The infractions concerned Section 12-4-A of the NASCAR Rule Book “Actions detrimental to stock car racing”; Section 12-4-Q “Any determination by NASCAR Officials that the car, car parts, components, and/or equipment used in the Event do not conform to NASCAR rules” and Section 20-2.1E “Unapproved aerodynamic modification.”

The penalties assessed were:

-Loss of 50 NASCAR NEXTEL Cup Series Championship Car Owner Points for car owner Jack Roush.

-Loss of 50 NASCAR NEXTEL Cup Series Championship Driver Points for driver Matt Kenseth.

-$50,000.00 fine; suspension from NASCAR for the next four (4) NASCAR NEXTEL Cup Series Championship Events; suspension from NASCAR until March 21, 2007 (not including testing) for crew chief Robbie Reiser.

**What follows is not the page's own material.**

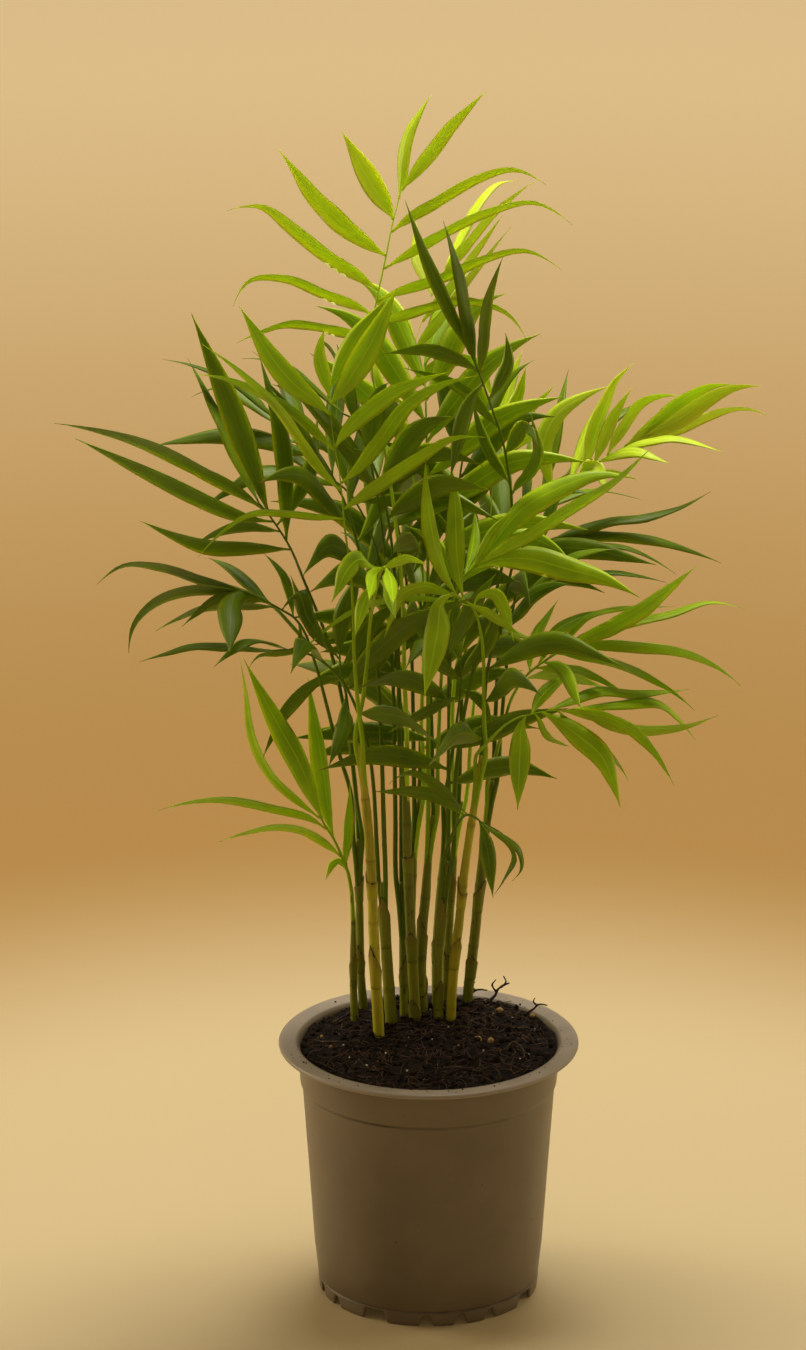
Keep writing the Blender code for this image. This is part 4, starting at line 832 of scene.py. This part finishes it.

The Appellants did not contest the legality of the violations, nor appeal the suspensions, but appealed the severity of the fine and the points penalties. The Appellants presented an argument that a “ratcheting up” of penalties was not warranted in light of the recent record of penalties, and that lesser penalties had been previously issued to other teams for more egregious violations.

In deciding the Appeal, the Commission considered several factors:

Roush Fenway Racing does not have a history of multiple rules violations.

These infractions were premeditated and intentional. They constituted serious violations.

In the judgment of the Commission, the penalties assessed are severe by the standards of a year or more ago. However, Commission members were advised that NASCAR executives had announced to contestants at a driver briefing in mid-2006 that the previous “benchmark” penalty standards for many serious violations would likely be increased going forward. Subsequent to that, two 50-point penalties were assessed during the 2006 season.

Therefore, by a majority vote, it is the decision of the National Stock Car Racing Commission to uphold the original penalties assessed by NASCAR. The Appellants have the right under Section 15 of the Rule Book to appeal this decision to the National Stock Car Racing Commissioner.